Q: What are dietary supplements?

Dietary supplements, including plant-and animal-derived products, are not classified as or considered to be drugs, but that doesn’t mean they can’t act like them. To be classified as a dietary supplement, a product must be taken by mouth and contain a “dietary ingredient” – that is, a substance intended to be taken in addition to, not instead of, healthy foods. Overall, dietary supplements include vitamins, minerals, botanicals, amino acids and any part of those substances, such as extracts or concentrates.

Q: Why do I need to talk to my doctor about the supplements I take or want to take?

Plants produce chemicals just as people and animals do. Those chemicals, while from a source found in nature, can have effects on the body ranging from mild to potent, just like chemicals produced in a laboratory. Because supplements are, in fact, chemicals, they have the potential to interact with chemicals in manmade medications. That’s why you need to get the go-ahead from your doctor about supplements – not just once but each and every time you consider trying one.
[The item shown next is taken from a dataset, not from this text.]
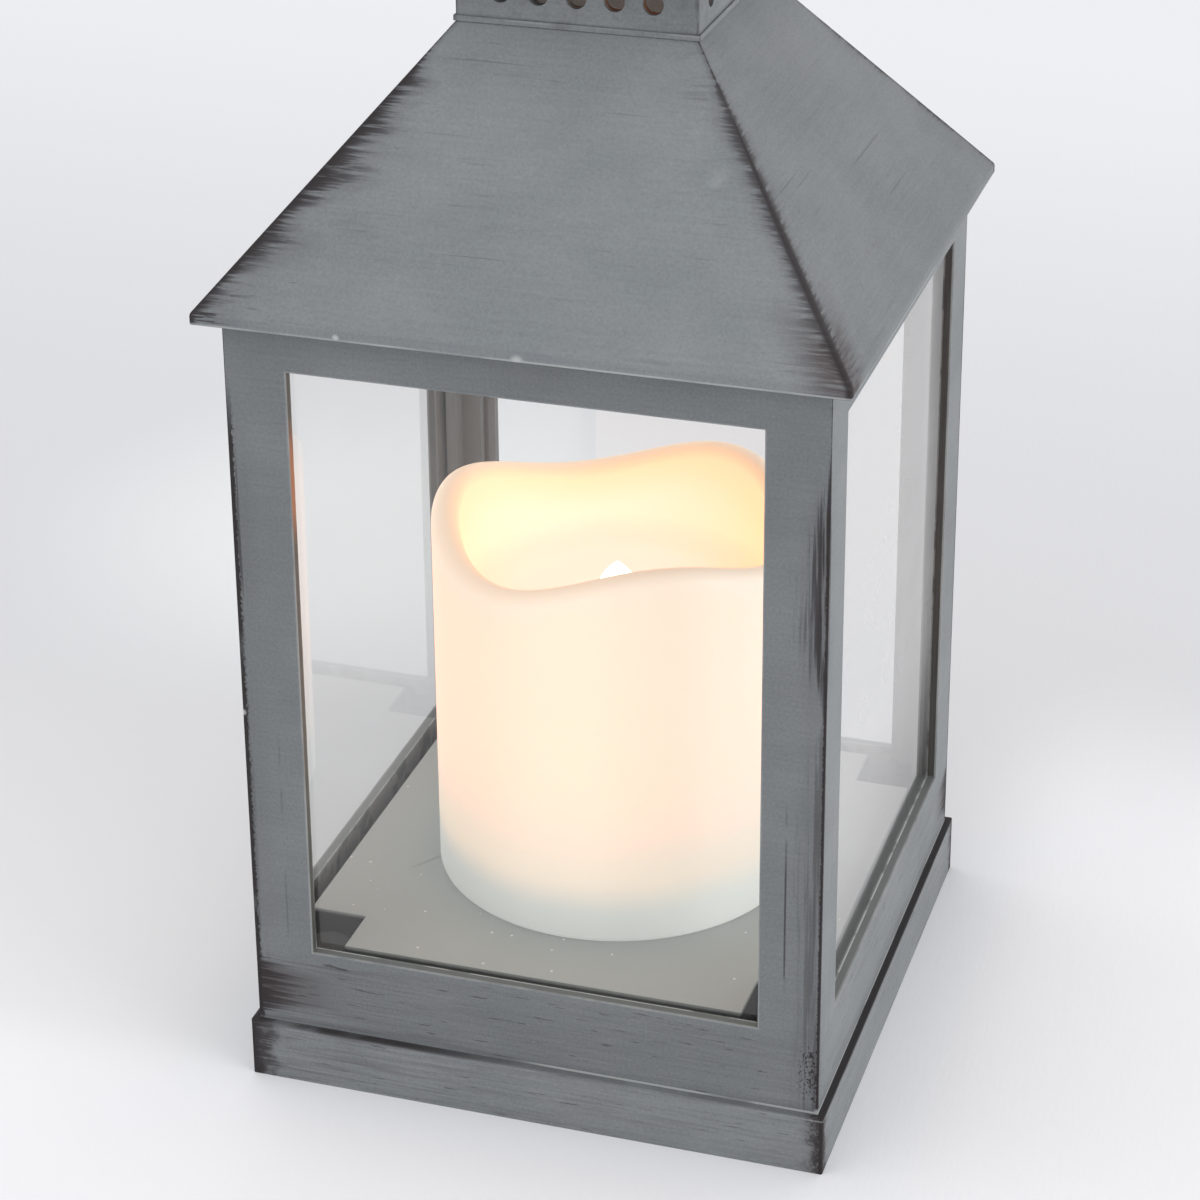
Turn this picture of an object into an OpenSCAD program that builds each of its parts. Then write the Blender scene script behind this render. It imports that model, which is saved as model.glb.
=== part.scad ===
// Battery lantern with a flameless candle: square housing, four windows, hipped roof, vent collar,
// cap with a hanging ring, and a base that holds the cells, the switch and the board.
// Millimetres, +Z up, origin in the middle of the face it stands on, front window towards -Y.

/* [Body] */
// Outside width of the square body
body_w = 100; // [94:1:122]
// Height of the body between the plinth and the eaves
body_h = 130.9; // [110:0.1:158]
// Wall of the body
wall = 1.85; // [1.5:0.05:2.3]
// Width of a corner post, seen from the front
post_w = 10.5; // [9.6:0.1:13]
// Height of the rail below a window
sill_h = 14.95; // [14.2:0.05:20]
// Height of the rail above a window
head_h = 8; // [6.6:0.1:14]

/* [Windows] */
// Thickness of a clear pane
pane_t = 1; // [0.8:0.05:1.3]
// Front-to-back play of a pane in its channel
pane_play = 0.25; // [0.15:0.01:0.4]
// Thickness of the rib behind a pane
rib_t = 1.9; // [1.4:0.05:2.4]
// How far the rib stops short of the window's edge
rib_setback = 1.8; // [1:0.1:2.4]

/* [Roof] */
// Overhang of the eaves past the body
eave_over = 3.875; // [2:0.005:8]
// Height of the upright lip round the eaves
eave_t = 1.8; // [1.2:0.1:3]
// Rise of the roof from the lip to the vent collar
roof_rise = 41.5; // [30:0.5:55]
// Thickness of the roof, measured through it
roof_t = 2; // [1.4:0.1:2.6]
// Depth of the skirt that locates the roof in the body
roof_skirt = 4.8; // [3:0.1:6]

/* [Vent collar and cap] */
// Outside width of the square vent collar
vent_w = 40.2; // [34:0.1:48]
// Height of the vent collar
vent_h = 10.4; // [9:0.1:16]
// Wall of the vent collar
vent_wall = 1.8; // [1.4:0.1:2.2]
// Diameter of a vent hole
hole_d = 3.5; // [2.5:0.1:4.5]
// Vent holes on each side
hole_count = 5; // [3:1:6]
// Distance between vent holes
hole_pitch = 6.35; // [5:0.05:6.6]
// Overhang of the cap past the collar
cap_over = 4.4; // [3:0.1:7]
// Height of the cap's lip
cap_lip = 1.6; // [1.2:0.1:3]
// Width of the small flat on top of the cap
cap_flat = 9; // [8:0.5:12]

/* [Hanger] */
// Radius of the hanging ring, to the middle of its wire
ring_r = 17; // [14:0.5:20]
// Thickness of the ring's wire
ring_wire = 2.6; // [2:0.1:3]
// Play of the ring's wire in the eye
eye_play = 0.7; // [0.5:0.05:1]
// Thickness of the eye's wire
eye_wire = 2.8; // [2.4:0.1:3.2]
// Height of the eye's middle above the cap
eye_rise = 9; // [8.4:0.1:12]

/* [Base] */
// How far the plinth stands out past the body
plinth_step = 1.2; // [0.6:0.1:3]
// Height of the plinth
plinth_h = 10.9; // [10:0.1:14]
// Walls and floor of the base moulding
base_t = 2; // [1.6:0.1:2.4]
// Drop from the sill to the floor plate
floor_drop = 0.6; // [0.2:0.1:2]
// Gap between a pane and the edge of the floor plate
floor_gap = 1.65; // [0.8:0.05:3]
// Gap between a screw boss and the notch in the floor plate round it
notch_gap = 1.4; // [0.8:0.1:2.5]
// Height of the cover plate above the standing face
cover_z = 2; // [1.5:0.1:2.5]
// Thickness of the cover plate
cover_t = 2; // [1.6:0.1:2.4]

/* [Battery bay] */
// Diameter of an AAA cell
cell_d = 10.5; // [10.5:0.1:10.5]
// Length of an AAA cell, with its button
cell_l = 44.5; // [44.5:0.1:44.5]
// Room for the spring at a cell's flat end
spring_room = 3.3; // [2.8:0.1:4]
// Thickness of the battery door
door_t = 1.6; // [1.2:0.1:1.8]
// Gap round the battery door
door_gap = 0.3; // [0.2:0.05:0.5]

/* [Switch] */
// Step between two switch positions
switch_step = 2; // [1.5:0.5:2.5]

/* [Candle] */
// Outside radius of the candle
candle_r = 32.4; // [26:0.1:37]
// Height of the candle to the middle of its wavy rim
candle_h = 66.6; // [50:0.1:85]
// Height of the rim's waves above and below its middle
wave = 3.3; // [0:0.1:5]
// Thickness of the candle's shell
candle_t = 2; // [1.4:0.1:2.6]
// Width of the rounded rim
rim_w = 5; // [4.4:0.1:6]
// Depth of the recess below the middle of the rim
well_depth = 17.5; // [14:0.5:22]

/* [Hidden] */
$fn = 64;
// overlap of shapes that are joined; cuts run 1 past the faces they open
eps = 0.01;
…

Q: How are dietary supplements different from medication?

When you go to the pharmacy to pick up a prescription, you have three layers of protection between you and the product. The Food and Drug Administration (FDA) has reviewed and approved it, your doctor has considered your history and prescribed it, and your pharmacist alerts you to possible interactions with other medications you’re taking. Even with an over-the-counter medication, there’s the FDA layer of protection, and your pharmacist is accessible to answer questions. But with a dietary supplement, there are no protective layers between your hand and the product on the shelf.